▶ _Instruction_: From the line with "bpy.context.scene.collection.objects.link(empty)" through the final line, transcribe the material below character for character; include no other lines.

▶ _Data shown_:
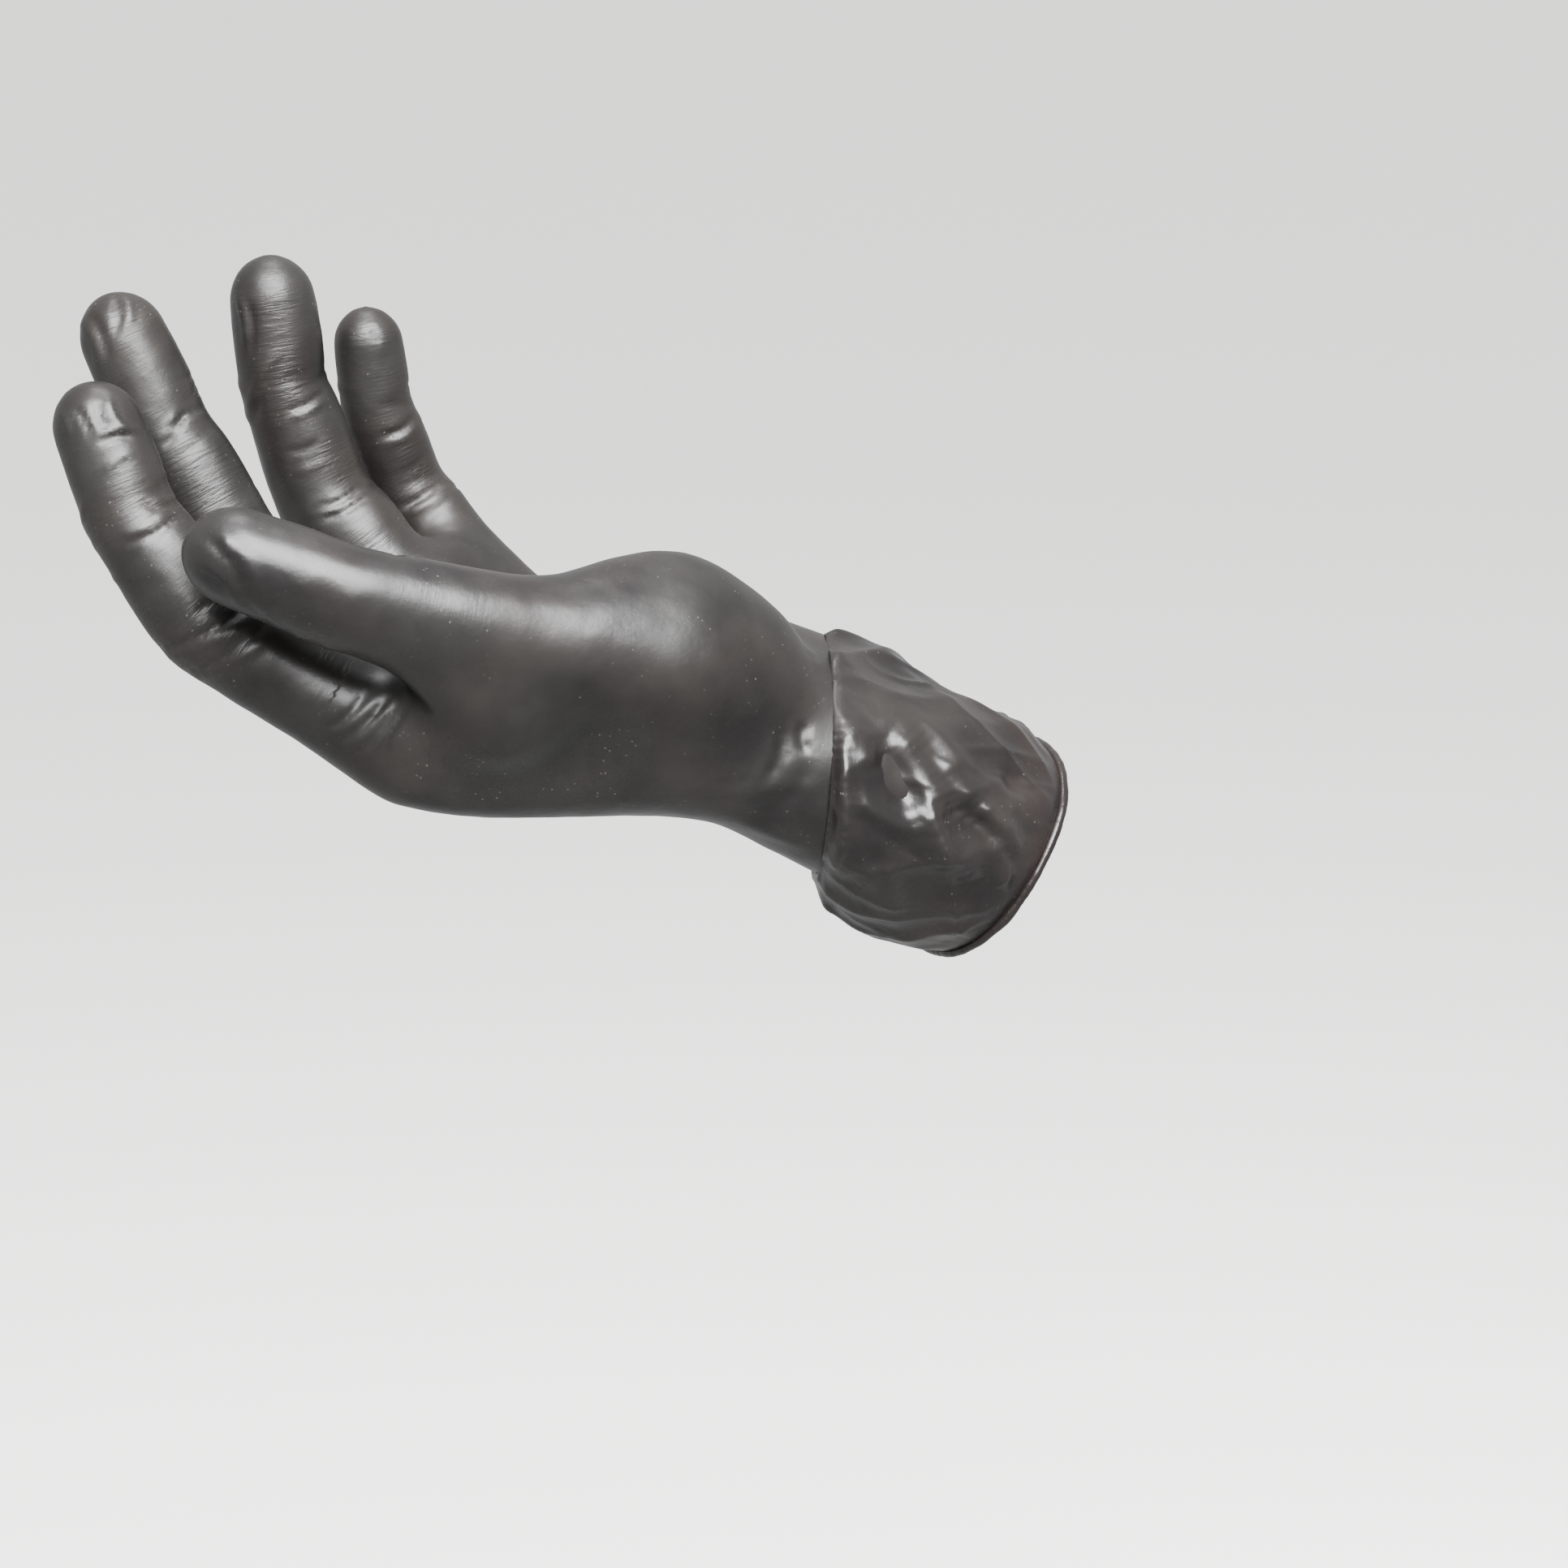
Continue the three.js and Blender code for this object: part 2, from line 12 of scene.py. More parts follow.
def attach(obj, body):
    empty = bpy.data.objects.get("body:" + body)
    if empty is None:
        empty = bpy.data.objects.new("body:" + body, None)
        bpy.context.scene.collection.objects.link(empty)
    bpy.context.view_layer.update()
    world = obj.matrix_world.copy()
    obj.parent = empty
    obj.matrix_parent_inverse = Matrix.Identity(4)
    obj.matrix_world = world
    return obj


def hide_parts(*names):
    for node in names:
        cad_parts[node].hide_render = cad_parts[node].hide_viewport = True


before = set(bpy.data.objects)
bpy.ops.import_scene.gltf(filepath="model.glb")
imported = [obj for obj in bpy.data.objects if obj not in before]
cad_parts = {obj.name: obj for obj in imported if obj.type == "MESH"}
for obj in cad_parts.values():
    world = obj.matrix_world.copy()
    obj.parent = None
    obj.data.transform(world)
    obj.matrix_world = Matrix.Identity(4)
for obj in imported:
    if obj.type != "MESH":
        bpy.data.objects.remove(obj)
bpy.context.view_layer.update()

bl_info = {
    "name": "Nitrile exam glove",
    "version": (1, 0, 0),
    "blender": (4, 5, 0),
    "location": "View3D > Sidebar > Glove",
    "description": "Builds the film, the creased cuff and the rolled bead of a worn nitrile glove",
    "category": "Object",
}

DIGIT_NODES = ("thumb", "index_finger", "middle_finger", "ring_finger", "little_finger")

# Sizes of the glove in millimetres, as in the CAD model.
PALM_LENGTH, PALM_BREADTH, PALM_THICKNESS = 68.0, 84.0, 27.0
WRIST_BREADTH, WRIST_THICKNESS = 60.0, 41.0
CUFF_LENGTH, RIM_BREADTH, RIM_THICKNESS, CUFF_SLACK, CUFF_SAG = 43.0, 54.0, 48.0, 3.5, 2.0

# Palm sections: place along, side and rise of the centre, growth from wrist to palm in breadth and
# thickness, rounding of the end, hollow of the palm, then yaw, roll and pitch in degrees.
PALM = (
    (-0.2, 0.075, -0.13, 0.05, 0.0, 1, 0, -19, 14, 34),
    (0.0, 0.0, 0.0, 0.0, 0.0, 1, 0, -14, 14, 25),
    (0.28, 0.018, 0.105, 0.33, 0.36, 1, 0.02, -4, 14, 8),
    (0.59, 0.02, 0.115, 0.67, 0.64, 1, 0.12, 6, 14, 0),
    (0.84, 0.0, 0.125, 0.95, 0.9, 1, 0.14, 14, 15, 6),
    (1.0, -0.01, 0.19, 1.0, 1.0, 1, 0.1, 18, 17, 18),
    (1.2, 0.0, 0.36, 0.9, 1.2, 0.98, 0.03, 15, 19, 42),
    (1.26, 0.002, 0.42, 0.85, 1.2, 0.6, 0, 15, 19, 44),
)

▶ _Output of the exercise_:
        bpy.context.scene.collection.objects.link(empty)
    bpy.context.view_layer.update()
    world = obj.matrix_world.copy()
    obj.parent = empty
    obj.matrix_parent_inverse = Matrix.Identity(4)
    obj.matrix_world = world
    return obj


def hide_parts(*names):
    for node in names:
        cad_parts[node].hide_render = cad_parts[node].hide_viewport = True


before = set(bpy.data.objects)
bpy.ops.import_scene.gltf(filepath="model.glb")
imported = [obj for obj in bpy.data.objects if obj not in before]
cad_parts = {obj.name: obj for obj in imported if obj.type == "MESH"}
for obj in cad_parts.values():
    world = obj.matrix_world.copy()
    obj.parent = None
    obj.data.transform(world)
    obj.matrix_world = Matrix.Identity(4)
for obj in imported:
    if obj.type != "MESH":
        bpy.data.objects.remove(obj)
bpy.context.view_layer.update()

bl_info = {
    "name": "Nitrile exam glove",
    "version": (1, 0, 0),
    "blender": (4, 5, 0),
    "location": "View3D > Sidebar > Glove",
    "description": "Builds the film, the creased cuff and the rolled bead of a worn nitrile glove",
    "category": "Object",
}

DIGIT_NODES = ("thumb", "index_finger", "middle_finger", "ring_finger", "little_finger")

# Sizes of the glove in millimetres, as in the CAD model.
PALM_LENGTH, PALM_BREADTH, PALM_THICKNESS = 68.0, 84.0, 27.0
WRIST_BREADTH, WRIST_THICKNESS = 60.0, 41.0
CUFF_LENGTH, RIM_BREADTH, RIM_THICKNESS, CUFF_SLACK, CUFF_SAG = 43.0, 54.0, 48.0, 3.5, 2.0

# Palm sections: place along, side and rise of the centre, growth from wrist to palm in breadth and
# thickness, rounding of the end, hollow of the palm, then yaw, roll and pitch in degrees.
PALM = (
    (-0.2, 0.075, -0.13, 0.05, 0.0, 1, 0, -19, 14, 34),
    (0.0, 0.0, 0.0, 0.0, 0.0, 1, 0, -14, 14, 25),
    (0.28, 0.018, 0.105, 0.33, 0.36, 1, 0.02, -4, 14, 8),
    (0.59, 0.02, 0.115, 0.67, 0.64, 1, 0.12, 6, 14, 0),
    (0.84, 0.0, 0.125, 0.95, 0.9, 1, 0.14, 14, 15, 6),
    (1.0, -0.01, 0.19, 1.0, 1.0, 1, 0.1, 18, 17, 18),
    (1.2, 0.0, 0.36, 0.9, 1.2, 0.98, 0.03, 15, 19, 42),
    (1.26, 0.002, 0.42, 0.85, 1.2, 0.6, 0, 15, 19, 44),
)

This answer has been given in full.